Câmara se movimenta para barrar pagamentos
Nos últimos meses, os altos honorários recebidos pelos advogados e procuradores entraram na mira do Congresso. A Comissão de Constituição e Justiça (CCJ) da Câmara aguarda para votar um projeto de lei de coautoria do presidente da Casa, Arthur Lira (PP-AL), que propõe o fim desses pagamentos. A proposta foi apresentada em 2019.
“O aproveitamento da condição de advogado para recebimento de maneira pessoal das verbas sucumbenciais (que, registre-se, são devidas ao ente ou órgão de advocacia pública, para seu financiamento, mas não aos advogados, pessoalmente), ao arrepio das normas constitucionais, é medida que deve ser corrigida”, diz o texto do projeto apresentado pelo deputado Marcel Van Hattem (Novo-RS) em conjunto com outros 10 parlamentares.

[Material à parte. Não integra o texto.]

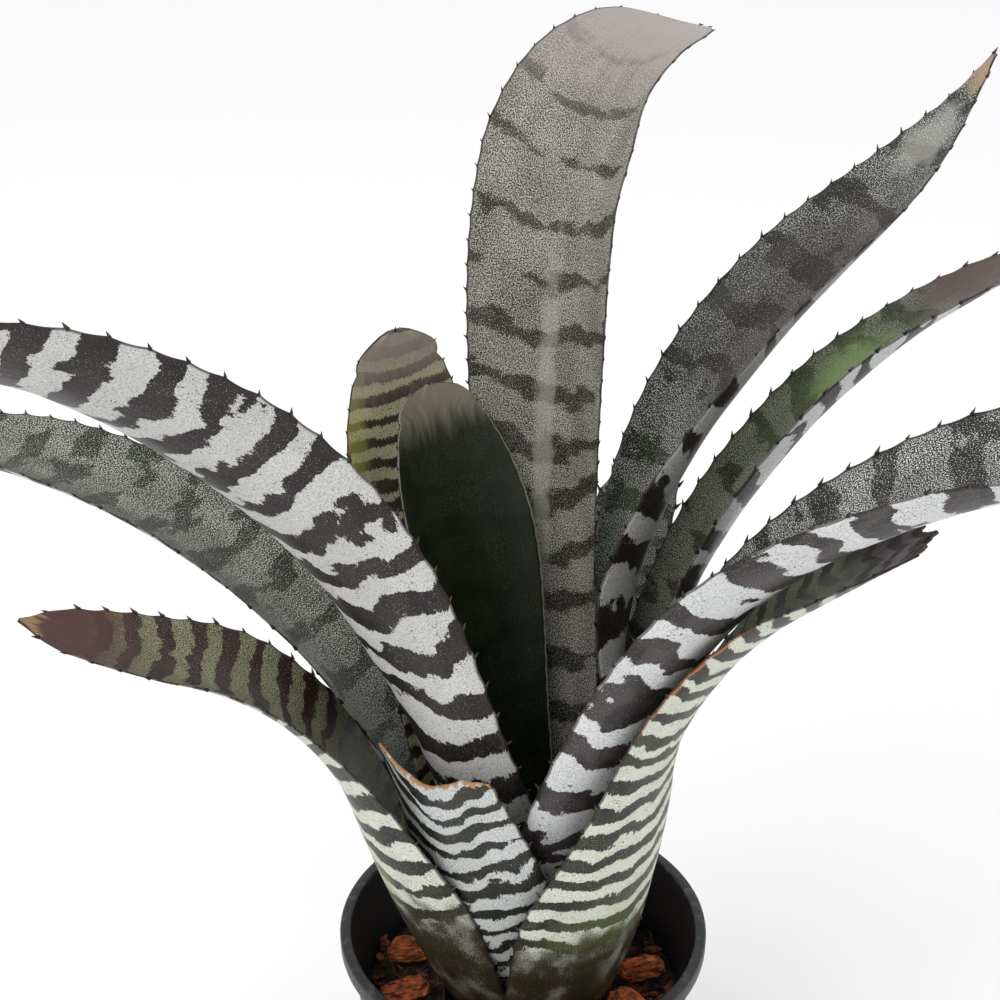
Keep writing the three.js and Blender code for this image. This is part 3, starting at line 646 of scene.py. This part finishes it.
# ---------------------------------------------------------------- settings
class BromeliadPotSizes(bpy.types.PropertyGroup):
    """Sizes of the moulded pot that its box alone doesn't give."""

    base_radius: FloatProperty(
        name="Base radius", description="Outside radius at the foot", default=0.046, unit="LENGTH"
    )
    wall: FloatProperty(name="Wall", description="Wall thickness", default=0.0018, unit="LENGTH")
    floor: FloatProperty(name="Floor", description="Floor thickness", default=0.0024, unit="LENGTH")
    lip_height: FloatProperty(
        name="Lip height", description="Height of the lip", default=0.007, unit="LENGTH"
    )
    lip_overhang: FloatProperty(
        name="Lip overhang", description="How far the lip stands out", default=0.0022, unit="LENGTH"
    )
    drain_ring: FloatProperty(
        name="Drain ring", description="Radius of the ring of drain holes", default=0.032, unit="LENGTH"
    )
    drain_radius: FloatProperty(
        name="Drain hole radius", description="Radius of each drain hole", default=0.0045, unit="LENGTH"
    )
    drain_holes: IntProperty(name="Drain holes", description="Number of drain holes", default=8, min=0)


class BromeliadLeafSizes(bpy.types.PropertyGroup):
    """Fineness of the leaves and size of their spines."""

    facets_across: IntProperty(name="Facets across", description="Faces across a leaf", default=26, min=8)
    facet_mm: FloatProperty(
        name="Facet length (mm)", description="Face length along a leaf", default=1.7, min=0.5
    )
    tooth_mm: FloatProperty(name="Spine length (mm)", description="Length of a spine", default=2.6, min=0.5)
    scallop_mm: FloatProperty(
        name="Scallop depth (mm)", description="How far the margin dips between spines", default=1.1, min=0.0
    )


class BromeliadMixSizes(bpy.types.PropertyGroup):
    """The potting mix and the litter on it."""

    chunk_swell: FloatProperty(
        name="Chunk swell", description="Size of the ragged chunks against their smooth solids", default=1.3
    )
    crumbs: IntProperty(name="Crumbs", description="Small pieces of bark on the mix", default=420, min=0)
    pellets: IntProperty(name="Pellets", description="Pale feed pellets", default=16, min=0)
    fibres: IntProperty(name="Fibres", description="Loose husk fibres", default=46, min=0)
    seed: IntProperty(name="Seed", description="Which scatter is used", default=7)


class BromeliadColours(bpy.types.PropertyGroup):
    """The main colours of the leaves' feet and spines, the pot, the mix and the bark."""

    leaf_foot: FloatVectorProperty(
        name="Leaf foot", description="Skin of a leaf near the stem", subtype="COLOR", size=4,
        default=linear("#2b2815"),
    )
    spines: FloatVectorProperty(
        name="Spines", description="Darker horn of the spines", subtype="COLOR", size=4,
        default=linear("#1b1411"),
    )
    pot: FloatVectorProperty(
        name="Pot", description="Clean plastic of the pot", subtype="COLOR", size=4, default=linear("#101112")
    )
    mix: FloatVectorProperty(
        name="Mix", description="Darker lumps of the mix", subtype="COLOR", size=4, default=linear("#0e0a07")
    )
    bark: FloatVectorProperty(
        name="Bark", description="Bright layers of the bark chunks", subtype="COLOR", size=4,
        default=linear("#dc7438"),
    )


class BromeliadStageLook(bpy.types.PropertyGroup):
    """The floor, light and camera."""

    floor_colour: FloatVectorProperty(
        name="Floor", description="Colour of the floor", subtype="COLOR", size=4, default=linear("#fafafa")
    )
    key_power: FloatProperty(
        name="Key light", description="Power of the key light", default=9.0, unit="POWER"
    )
    fill_power: FloatProperty(
        name="Fill light", description="Power of the fill light", default=3.0, unit="POWER"
    )
    sky: FloatProperty(name="Sky", description="Strength of the even light", default=0.95)
    view_tilt: FloatProperty(
        name="View tilt", description="How far the camera looks down", default=math.radians(27.3),
        subtype="ANGLE",
    )
    view_angle: FloatProperty(
        name="View angle", description="Camera's field of view", default=math.radians(28.07), subtype="ANGLE"
    )
    view_place: FloatVectorProperty(
        name="View place", description="Camera position", default=(-0.00817, -0.5641, 0.5748),
        subtype="TRANSLATION",
    )


# ---------------------------------------------------------------- operators
class BROMELIAD_OT_pot(bpy.types.Operator):
    """Build the moulded nursery pot"""

    bl_idname = "bromeliad.pot"
    bl_label = "Nursery pot"

    def execute(self, context):
        sizes = context.scene.bromeliad_pot
        top, rim = POT_HEIGHT / MM, RIM_RADIUS / MM
        base, wall, floor = (v / MM for v in (sizes.base_radius, sizes.wall, sizes.floor))
        lip, out = sizes.lip_height / MM, sizes.lip_overhang / MM
        slope = (rim - out - base) / top
        under = top - lip
        profile = [(0, 0.9), (base - 5, 0.9), (base - 4, 0), (base - 0.8, 0), (base + 0.1, 0.6)]
        profile += [(base + slope * 18, 18), (base + slope * 18.4 + 0.35, 18.4)]
        profile += [(base + slope * under, under)]
        profile += [(rim - 0.9, under + 0.15), (rim - 0.35, under + 0.6), (rim - 0.1, under + 1.6)]
        profile += [(rim - 1 + math.sin(a), top - 1 + math.cos(a)) for a in (1.57, 1.1, 0.7, 0.35, 0)]
        inner = rim - out - wall
        profile += [(inner + 0.9, top), (inner + 0.35, top - 0.25), (inner, top - 0.9)]
        foot = base + slope * floor - wall
        profile += [(foot + 1.2, floor + 0.6), (foot - 0.8, floor), (0, floor)]
        bm = bmesh.new()
        spun(bm, profile, 112)
        plastic = black_polypropylene()
        pot = keep_piece("moulded_pot", bm, "black_plastic", plastic, replaced=["nursery_pot"])
        cutters = bmesh.new()
        for k in range(sizes.drain_holes):
            at = Matrix.Rotation(2 * math.pi * k / sizes.drain_holes, 4, "Z")
            at @= Matrix.Translation((sizes.drain_ring, 0, 0))
            bmesh.ops.create_cone(
                cutters, cap_ends=True, segments=24, radius1=sizes.drain_radius, radius2=sizes.drain_radius,
                depth=0.02, matrix=at,
            )
        mesh = bpy.data.meshes.new("drain_cutters")
        cutters.to_mesh(mesh)
        cutters.free()
        tool = bpy.data.objects.new("drain_cutters", mesh)
        context.scene.collection.objects.link(tool)
        cut = pot.modifiers.new("drain", "BOOLEAN")
        cut.object = tool
        cut.solver = "EXACT"
        context.view_layer.update()
        holed = bpy.data.meshes.new_from_object(pot.evaluated_get(context.evaluated_depsgraph_get()))
        pot.modifiers.clear()
        pot.data = holed
        bpy.data.objects.remove(tool)
        if not holed.polygons:
            raise RuntimeError("the pot's drain holes could not be cut")
        return {"FINISHED"}


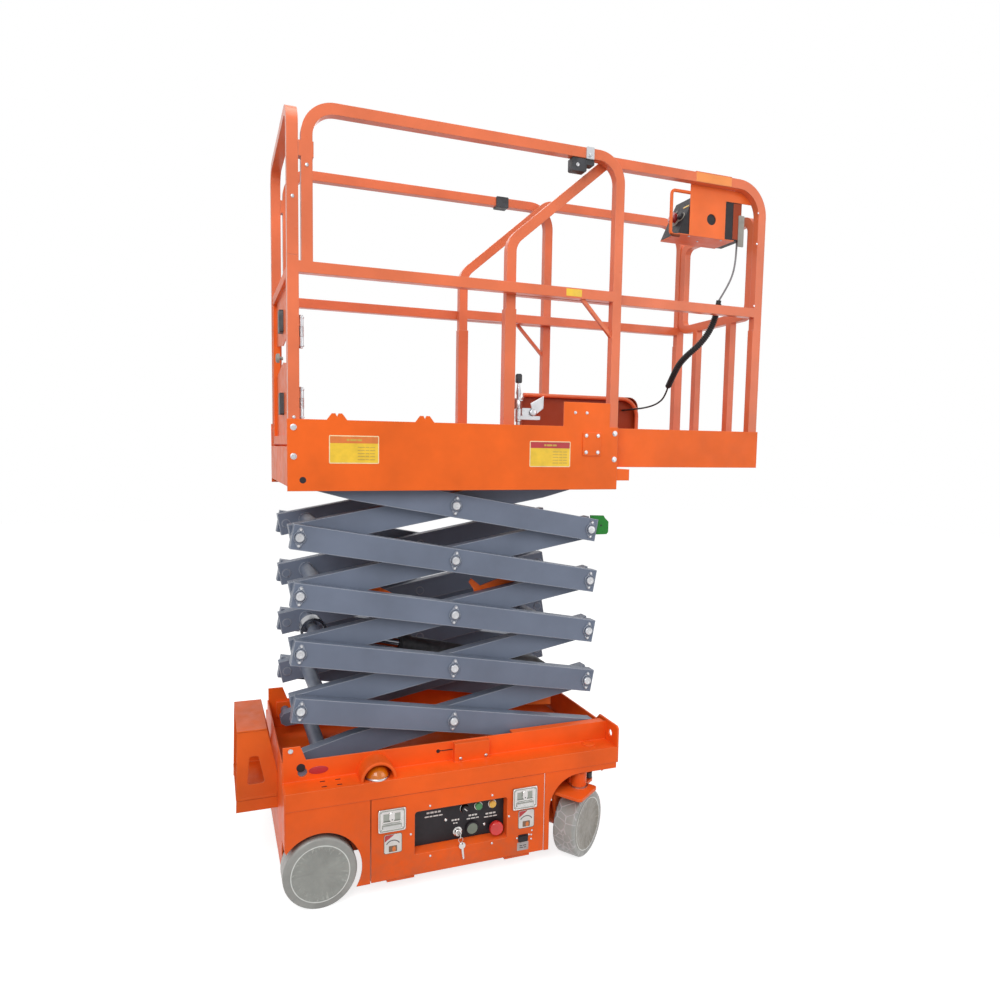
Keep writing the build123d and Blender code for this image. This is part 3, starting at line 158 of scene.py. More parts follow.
def round_rect(wide, high, corner):
    """Rectangle outline whose corners are quarter circles of six points, counter-clockwise."""
    t = np.linspace(0, np.pi / 2, 6)
    quarter = np.stack([np.cos(t), np.sin(t)], axis=1) * corner
    turn = [(1, 1, 0), (-1, 1, 1), (-1, -1, 2), (1, -1, 3)]
    parts = []
    for sx, sy, k in turn:
        c, s = round(math.cos(k * math.pi / 2)), round(math.sin(k * math.pi / 2))
        q = quarter @ np.array([[c, s], [-s, c]])
        parts.append(q + [sx * (wide / 2 - corner), sy * (high / 2 - corner)])
    return np.concatenate(parts)


def hexagon(reach):
    """Six-sided outline, reach from middle to corner."""
    a = np.arange(6) * np.pi / 3
    return np.stack([np.cos(a), np.sin(a)], axis=1) * reach


def ellipse(wide, high, count):
    """Oval outline."""
    a = np.linspace(0, 2 * np.pi, count, endpoint=False)
    return np.stack([np.cos(a) * wide / 2, np.sin(a) * high / 2], axis=1)


def plate(outline, thick, centre, u, v, edge=0.0006):
    """A thin plate whose front edge is broken by a small bevel."""
    return levels(outline, [(0, 0), (0, thick - edge), (edge, thick)], centre, u, v)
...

O texto tem avançado na Câmara. Em junho, o deputado Felipe Barroso (PL-PR) apresentou requerimento de urgência para apreciação do projeto em plenário. Na mesma semana, o relator da medida, deputado Gilson Marques (Novo-SC), apresentou o seu relatório favorável ao fim dos pagamentos dos honorários sob o argumento de que “é intolerável conceder vantagens inconstitucionais a uma categoria de servidores públicos simplesmente pelo fato de também exercerem a advocacia”.